WHAT THE TASK ASKS:
For each line below that includes the word "Blender", make a copy.

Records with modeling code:
* * * * *

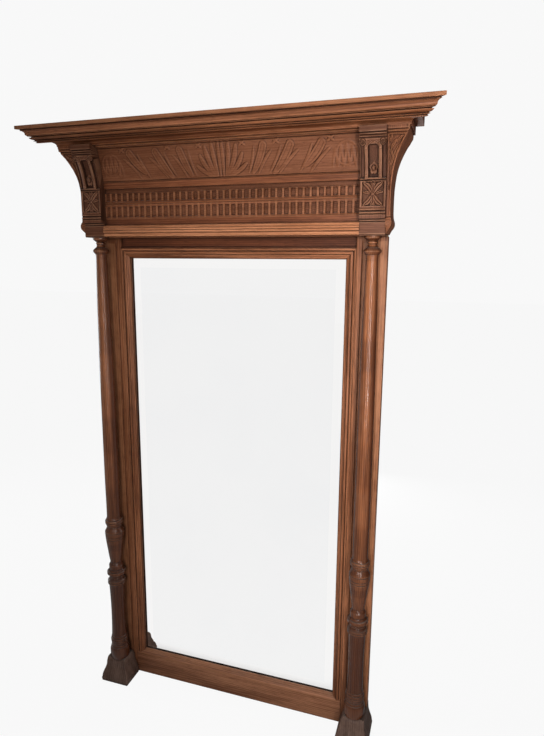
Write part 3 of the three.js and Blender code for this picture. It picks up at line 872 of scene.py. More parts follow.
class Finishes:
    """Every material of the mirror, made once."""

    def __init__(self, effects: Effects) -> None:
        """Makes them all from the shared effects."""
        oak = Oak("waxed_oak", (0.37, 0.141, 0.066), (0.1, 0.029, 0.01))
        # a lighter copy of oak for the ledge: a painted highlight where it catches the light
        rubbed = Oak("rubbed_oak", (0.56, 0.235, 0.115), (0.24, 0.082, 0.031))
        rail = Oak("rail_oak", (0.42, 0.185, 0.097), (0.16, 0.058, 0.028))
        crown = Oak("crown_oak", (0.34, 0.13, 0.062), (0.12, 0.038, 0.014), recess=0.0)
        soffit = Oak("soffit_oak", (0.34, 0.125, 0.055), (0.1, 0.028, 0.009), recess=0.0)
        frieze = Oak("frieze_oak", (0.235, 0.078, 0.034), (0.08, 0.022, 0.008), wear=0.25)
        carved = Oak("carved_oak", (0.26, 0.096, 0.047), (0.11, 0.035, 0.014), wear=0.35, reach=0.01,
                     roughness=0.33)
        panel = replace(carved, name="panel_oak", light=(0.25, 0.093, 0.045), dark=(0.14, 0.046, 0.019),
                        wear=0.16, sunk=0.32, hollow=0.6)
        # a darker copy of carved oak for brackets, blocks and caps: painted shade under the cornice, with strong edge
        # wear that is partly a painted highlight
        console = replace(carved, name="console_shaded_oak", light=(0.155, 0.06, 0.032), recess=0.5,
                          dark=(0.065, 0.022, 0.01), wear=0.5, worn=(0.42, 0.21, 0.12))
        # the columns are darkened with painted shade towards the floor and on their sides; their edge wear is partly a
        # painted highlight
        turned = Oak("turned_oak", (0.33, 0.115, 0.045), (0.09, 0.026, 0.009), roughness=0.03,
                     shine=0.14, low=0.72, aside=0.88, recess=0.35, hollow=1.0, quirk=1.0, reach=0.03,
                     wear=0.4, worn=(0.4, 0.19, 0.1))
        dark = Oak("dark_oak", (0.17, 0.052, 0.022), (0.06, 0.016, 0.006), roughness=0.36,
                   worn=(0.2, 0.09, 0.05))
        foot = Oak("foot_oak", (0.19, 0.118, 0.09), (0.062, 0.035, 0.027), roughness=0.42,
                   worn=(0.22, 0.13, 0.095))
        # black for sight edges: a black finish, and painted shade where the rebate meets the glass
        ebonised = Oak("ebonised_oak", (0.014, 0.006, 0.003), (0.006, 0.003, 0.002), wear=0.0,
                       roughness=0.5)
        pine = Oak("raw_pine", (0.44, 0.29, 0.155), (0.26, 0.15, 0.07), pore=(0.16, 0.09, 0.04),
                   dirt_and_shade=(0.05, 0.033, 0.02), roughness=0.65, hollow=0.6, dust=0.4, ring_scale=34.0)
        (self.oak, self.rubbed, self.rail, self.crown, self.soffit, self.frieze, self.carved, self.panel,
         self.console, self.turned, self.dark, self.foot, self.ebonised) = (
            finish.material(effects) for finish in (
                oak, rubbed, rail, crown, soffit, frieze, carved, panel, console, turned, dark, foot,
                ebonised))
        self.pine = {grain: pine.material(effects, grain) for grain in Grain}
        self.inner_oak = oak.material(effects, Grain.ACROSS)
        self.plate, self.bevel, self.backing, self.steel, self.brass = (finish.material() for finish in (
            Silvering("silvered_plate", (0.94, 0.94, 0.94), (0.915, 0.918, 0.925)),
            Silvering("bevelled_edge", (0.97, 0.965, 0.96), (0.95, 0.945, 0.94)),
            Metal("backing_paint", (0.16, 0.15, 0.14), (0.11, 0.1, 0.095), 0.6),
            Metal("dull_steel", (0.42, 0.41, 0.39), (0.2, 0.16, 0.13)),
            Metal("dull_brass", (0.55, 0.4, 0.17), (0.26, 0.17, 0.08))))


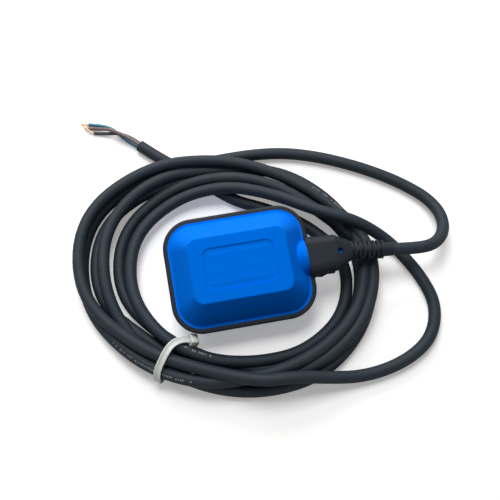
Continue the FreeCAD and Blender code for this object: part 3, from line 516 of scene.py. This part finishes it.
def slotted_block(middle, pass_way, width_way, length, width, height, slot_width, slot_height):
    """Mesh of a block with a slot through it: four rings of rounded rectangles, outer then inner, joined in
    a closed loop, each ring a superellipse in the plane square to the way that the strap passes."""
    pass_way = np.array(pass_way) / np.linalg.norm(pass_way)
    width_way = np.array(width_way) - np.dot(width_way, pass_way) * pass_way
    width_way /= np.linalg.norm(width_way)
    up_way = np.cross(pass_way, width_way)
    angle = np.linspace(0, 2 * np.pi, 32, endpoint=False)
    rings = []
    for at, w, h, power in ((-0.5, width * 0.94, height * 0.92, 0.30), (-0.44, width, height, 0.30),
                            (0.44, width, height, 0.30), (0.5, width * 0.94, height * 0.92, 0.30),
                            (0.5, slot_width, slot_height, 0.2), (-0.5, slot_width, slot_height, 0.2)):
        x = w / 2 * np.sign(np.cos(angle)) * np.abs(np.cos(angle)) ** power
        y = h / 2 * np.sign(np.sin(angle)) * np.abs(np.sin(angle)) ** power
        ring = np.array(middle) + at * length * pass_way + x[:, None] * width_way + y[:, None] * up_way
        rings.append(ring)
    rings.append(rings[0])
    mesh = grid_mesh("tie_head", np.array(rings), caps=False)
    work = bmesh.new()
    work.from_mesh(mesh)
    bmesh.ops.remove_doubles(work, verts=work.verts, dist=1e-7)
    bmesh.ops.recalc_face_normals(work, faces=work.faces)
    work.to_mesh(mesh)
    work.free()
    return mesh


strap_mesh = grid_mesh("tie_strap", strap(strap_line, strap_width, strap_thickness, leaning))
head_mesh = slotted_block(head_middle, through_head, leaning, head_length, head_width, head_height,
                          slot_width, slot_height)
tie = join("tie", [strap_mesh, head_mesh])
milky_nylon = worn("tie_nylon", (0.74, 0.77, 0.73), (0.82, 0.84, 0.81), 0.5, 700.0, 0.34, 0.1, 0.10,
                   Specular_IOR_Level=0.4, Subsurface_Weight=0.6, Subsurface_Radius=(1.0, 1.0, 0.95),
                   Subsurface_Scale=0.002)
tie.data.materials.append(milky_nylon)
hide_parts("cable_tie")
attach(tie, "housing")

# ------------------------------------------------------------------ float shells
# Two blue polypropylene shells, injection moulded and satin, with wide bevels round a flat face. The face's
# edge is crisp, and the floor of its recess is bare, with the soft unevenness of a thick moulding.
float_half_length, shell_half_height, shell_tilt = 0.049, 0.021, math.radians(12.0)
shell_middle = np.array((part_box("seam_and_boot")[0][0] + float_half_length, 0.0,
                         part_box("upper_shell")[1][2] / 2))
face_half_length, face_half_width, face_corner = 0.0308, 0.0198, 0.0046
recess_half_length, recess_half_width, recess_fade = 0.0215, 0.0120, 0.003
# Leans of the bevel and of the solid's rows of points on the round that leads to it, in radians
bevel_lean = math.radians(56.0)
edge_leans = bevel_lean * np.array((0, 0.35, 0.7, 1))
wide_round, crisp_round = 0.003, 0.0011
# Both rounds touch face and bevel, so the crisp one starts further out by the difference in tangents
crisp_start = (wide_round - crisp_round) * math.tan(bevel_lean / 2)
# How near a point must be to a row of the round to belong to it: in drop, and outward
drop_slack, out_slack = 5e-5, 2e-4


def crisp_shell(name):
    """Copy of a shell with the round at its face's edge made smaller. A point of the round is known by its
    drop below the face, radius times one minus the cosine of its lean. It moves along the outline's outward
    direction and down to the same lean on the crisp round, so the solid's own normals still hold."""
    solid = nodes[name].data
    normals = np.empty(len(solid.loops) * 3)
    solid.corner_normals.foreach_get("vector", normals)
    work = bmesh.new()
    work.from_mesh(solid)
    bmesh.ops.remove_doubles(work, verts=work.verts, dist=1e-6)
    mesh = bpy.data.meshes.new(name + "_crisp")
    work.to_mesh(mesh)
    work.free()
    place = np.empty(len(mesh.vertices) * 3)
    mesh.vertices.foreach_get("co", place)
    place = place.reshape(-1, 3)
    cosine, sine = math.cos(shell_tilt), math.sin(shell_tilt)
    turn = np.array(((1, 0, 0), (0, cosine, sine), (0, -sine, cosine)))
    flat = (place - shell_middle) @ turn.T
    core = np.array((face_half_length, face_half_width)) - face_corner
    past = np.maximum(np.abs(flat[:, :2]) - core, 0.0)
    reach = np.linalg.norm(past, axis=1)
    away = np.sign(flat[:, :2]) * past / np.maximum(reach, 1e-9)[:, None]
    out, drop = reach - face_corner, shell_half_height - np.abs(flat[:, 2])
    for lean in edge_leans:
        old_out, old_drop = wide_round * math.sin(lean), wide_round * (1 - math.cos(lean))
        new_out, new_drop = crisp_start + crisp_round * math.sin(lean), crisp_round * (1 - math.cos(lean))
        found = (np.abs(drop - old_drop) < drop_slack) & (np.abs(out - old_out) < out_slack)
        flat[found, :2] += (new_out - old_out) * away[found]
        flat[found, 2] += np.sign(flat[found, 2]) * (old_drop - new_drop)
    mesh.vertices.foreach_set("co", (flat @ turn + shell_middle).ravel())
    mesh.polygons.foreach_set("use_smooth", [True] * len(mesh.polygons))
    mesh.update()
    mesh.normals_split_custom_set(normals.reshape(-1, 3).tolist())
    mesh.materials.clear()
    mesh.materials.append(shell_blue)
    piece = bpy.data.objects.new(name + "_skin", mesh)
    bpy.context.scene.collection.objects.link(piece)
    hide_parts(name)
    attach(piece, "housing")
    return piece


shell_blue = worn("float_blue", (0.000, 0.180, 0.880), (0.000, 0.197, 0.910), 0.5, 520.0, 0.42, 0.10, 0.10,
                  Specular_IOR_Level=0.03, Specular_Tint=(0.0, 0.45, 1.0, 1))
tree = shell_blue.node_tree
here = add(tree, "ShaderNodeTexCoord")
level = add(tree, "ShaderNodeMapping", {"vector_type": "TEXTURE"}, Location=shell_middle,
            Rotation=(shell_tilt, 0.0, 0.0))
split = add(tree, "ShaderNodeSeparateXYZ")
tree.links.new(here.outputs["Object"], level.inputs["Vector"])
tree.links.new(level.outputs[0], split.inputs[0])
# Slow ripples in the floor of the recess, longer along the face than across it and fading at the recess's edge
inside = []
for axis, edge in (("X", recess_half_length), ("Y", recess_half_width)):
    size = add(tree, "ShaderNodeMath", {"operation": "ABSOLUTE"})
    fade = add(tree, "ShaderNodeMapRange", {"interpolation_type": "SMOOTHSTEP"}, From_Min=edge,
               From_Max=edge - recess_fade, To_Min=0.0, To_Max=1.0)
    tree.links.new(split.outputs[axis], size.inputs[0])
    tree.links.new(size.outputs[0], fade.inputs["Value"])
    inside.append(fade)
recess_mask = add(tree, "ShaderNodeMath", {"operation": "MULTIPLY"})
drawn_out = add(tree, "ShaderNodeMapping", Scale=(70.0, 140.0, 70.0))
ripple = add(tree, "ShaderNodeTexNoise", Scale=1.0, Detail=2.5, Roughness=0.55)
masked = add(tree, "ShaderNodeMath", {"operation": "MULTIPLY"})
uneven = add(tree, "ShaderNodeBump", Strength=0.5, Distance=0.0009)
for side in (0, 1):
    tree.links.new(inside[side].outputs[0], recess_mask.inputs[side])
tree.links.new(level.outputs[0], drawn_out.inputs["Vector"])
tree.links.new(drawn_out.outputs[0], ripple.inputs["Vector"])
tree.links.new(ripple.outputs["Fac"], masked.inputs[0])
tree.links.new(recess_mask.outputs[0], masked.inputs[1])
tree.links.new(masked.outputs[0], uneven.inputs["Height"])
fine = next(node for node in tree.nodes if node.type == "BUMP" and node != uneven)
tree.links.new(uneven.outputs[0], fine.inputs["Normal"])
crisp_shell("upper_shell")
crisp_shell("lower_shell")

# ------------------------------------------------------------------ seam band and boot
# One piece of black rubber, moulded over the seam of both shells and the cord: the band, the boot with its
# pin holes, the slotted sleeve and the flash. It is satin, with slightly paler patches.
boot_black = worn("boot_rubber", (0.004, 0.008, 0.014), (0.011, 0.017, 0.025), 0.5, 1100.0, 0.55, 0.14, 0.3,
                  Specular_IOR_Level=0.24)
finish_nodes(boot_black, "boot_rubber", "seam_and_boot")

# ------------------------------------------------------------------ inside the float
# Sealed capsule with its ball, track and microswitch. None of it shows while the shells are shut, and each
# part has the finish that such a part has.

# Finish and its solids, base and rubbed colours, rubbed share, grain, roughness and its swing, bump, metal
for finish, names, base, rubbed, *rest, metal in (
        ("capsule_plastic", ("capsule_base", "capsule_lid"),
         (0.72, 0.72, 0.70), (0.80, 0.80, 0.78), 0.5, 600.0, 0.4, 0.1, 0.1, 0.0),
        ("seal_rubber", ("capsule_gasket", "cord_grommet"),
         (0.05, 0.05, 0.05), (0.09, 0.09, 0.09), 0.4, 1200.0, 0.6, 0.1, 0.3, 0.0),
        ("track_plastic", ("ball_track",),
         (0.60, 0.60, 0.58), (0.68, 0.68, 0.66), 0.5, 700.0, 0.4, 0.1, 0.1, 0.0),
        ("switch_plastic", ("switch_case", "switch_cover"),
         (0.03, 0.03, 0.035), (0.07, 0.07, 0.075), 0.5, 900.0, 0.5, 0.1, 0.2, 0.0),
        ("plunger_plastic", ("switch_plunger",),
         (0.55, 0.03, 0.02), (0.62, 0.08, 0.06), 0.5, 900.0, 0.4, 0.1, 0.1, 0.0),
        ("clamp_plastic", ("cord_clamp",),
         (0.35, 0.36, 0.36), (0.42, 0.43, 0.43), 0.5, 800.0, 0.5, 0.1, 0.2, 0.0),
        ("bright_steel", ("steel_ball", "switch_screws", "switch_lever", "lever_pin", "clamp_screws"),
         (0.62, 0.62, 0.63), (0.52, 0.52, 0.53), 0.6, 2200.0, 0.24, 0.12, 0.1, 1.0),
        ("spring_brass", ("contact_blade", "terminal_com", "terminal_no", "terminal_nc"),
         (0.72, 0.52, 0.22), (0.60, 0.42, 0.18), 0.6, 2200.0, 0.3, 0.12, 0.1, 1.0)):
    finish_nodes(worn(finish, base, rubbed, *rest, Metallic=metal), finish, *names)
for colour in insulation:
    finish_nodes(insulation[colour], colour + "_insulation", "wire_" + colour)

* * * * *

RESPONSE TO THE TASK:
Write part 3 of the three.js and Blender code for this picture. It picks up at line 872 of scene.py. More parts follow.
Continue the FreeCAD and Blender code for this object: part 3, from line 516 of scene.py. This part finishes it.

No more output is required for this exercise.